Data block

+--

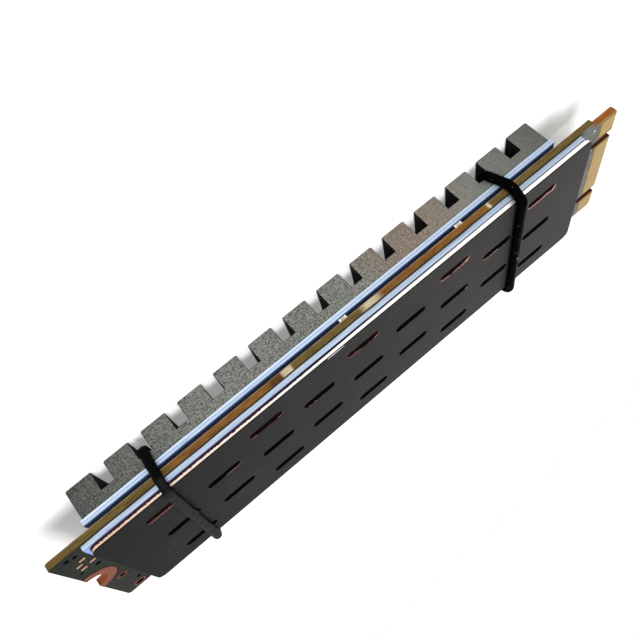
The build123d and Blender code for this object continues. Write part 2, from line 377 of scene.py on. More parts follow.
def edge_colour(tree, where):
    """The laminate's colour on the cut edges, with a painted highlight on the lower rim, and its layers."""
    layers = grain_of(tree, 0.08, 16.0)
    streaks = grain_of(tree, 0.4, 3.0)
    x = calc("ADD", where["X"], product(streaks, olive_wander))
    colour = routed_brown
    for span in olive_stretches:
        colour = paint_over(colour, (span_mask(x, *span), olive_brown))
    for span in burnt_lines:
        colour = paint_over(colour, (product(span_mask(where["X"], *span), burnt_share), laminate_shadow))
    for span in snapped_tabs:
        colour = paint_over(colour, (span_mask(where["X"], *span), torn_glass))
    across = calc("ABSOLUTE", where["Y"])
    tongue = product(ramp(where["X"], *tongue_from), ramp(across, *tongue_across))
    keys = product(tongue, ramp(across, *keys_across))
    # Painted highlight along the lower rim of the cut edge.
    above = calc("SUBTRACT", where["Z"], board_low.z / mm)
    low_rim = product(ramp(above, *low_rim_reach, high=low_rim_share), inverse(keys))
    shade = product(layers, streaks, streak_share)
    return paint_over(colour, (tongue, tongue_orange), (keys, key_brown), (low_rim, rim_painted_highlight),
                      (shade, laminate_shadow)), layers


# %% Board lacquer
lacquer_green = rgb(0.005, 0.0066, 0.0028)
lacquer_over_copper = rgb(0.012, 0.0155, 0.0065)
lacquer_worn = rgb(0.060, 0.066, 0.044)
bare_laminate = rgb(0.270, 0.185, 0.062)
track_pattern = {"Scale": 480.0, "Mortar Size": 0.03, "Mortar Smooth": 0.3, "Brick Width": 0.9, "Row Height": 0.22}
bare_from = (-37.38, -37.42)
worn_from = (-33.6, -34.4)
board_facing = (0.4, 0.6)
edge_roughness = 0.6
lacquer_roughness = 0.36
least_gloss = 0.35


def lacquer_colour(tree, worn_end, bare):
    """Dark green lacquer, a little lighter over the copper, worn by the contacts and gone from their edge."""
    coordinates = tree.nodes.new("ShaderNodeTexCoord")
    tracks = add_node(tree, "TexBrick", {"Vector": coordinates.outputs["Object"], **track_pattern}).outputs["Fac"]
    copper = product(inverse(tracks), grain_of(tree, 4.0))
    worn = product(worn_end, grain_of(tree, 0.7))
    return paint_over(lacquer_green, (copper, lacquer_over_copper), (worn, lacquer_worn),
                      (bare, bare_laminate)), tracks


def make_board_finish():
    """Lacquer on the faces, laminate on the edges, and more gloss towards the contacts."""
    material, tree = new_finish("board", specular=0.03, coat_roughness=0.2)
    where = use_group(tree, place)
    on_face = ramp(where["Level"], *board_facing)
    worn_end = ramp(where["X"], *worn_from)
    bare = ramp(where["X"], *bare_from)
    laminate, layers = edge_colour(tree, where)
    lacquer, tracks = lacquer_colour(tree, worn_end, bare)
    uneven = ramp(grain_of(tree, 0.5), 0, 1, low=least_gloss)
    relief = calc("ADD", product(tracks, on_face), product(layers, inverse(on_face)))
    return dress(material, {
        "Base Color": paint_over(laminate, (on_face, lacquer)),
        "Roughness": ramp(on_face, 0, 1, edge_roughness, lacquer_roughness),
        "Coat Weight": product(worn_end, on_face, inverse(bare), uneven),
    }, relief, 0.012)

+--

Without changing anything, quote the lines from the top of the data to the line that contains "(shade, laminate_shadow)), layers", including that line.

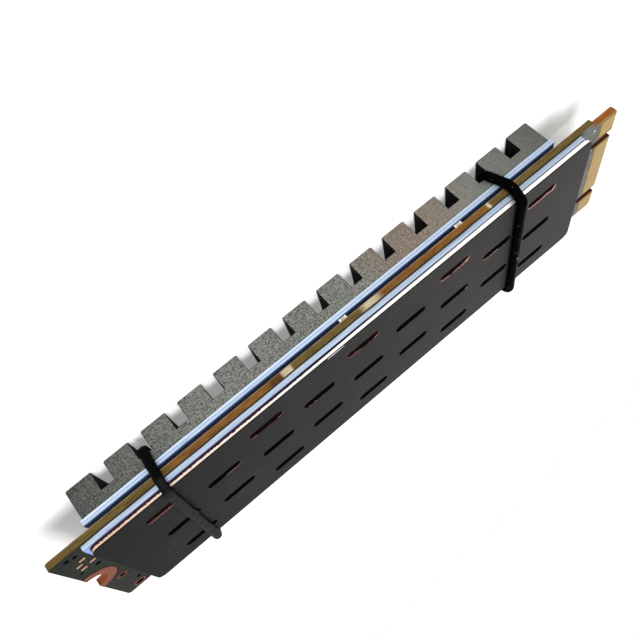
The build123d and Blender code for this object continues. Write part 2, from line 377 of scene.py on. More parts follow.
def edge_colour(tree, where):
    """The laminate's colour on the cut edges, with a painted highlight on the lower rim, and its layers."""
    layers = grain_of(tree, 0.08, 16.0)
    streaks = grain_of(tree, 0.4, 3.0)
    x = calc("ADD", where["X"], product(streaks, olive_wander))
    colour = routed_brown
    for span in olive_stretches:
        colour = paint_over(colour, (span_mask(x, *span), olive_brown))
    for span in burnt_lines:
        colour = paint_over(colour, (product(span_mask(where["X"], *span), burnt_share), laminate_shadow))
    for span in snapped_tabs:
        colour = paint_over(colour, (span_mask(where["X"], *span), torn_glass))
    across = calc("ABSOLUTE", where["Y"])
    tongue = product(ramp(where["X"], *tongue_from), ramp(across, *tongue_across))
    keys = product(tongue, ramp(across, *keys_across))
    # Painted highlight along the lower rim of the cut edge.
    above = calc("SUBTRACT", where["Z"], board_low.z / mm)
    low_rim = product(ramp(above, *low_rim_reach, high=low_rim_share), inverse(keys))
    shade = product(layers, streaks, streak_share)
    return paint_over(colour, (tongue, tongue_orange), (keys, key_brown), (low_rim, rim_painted_highlight),
                      (shade, laminate_shadow)), layers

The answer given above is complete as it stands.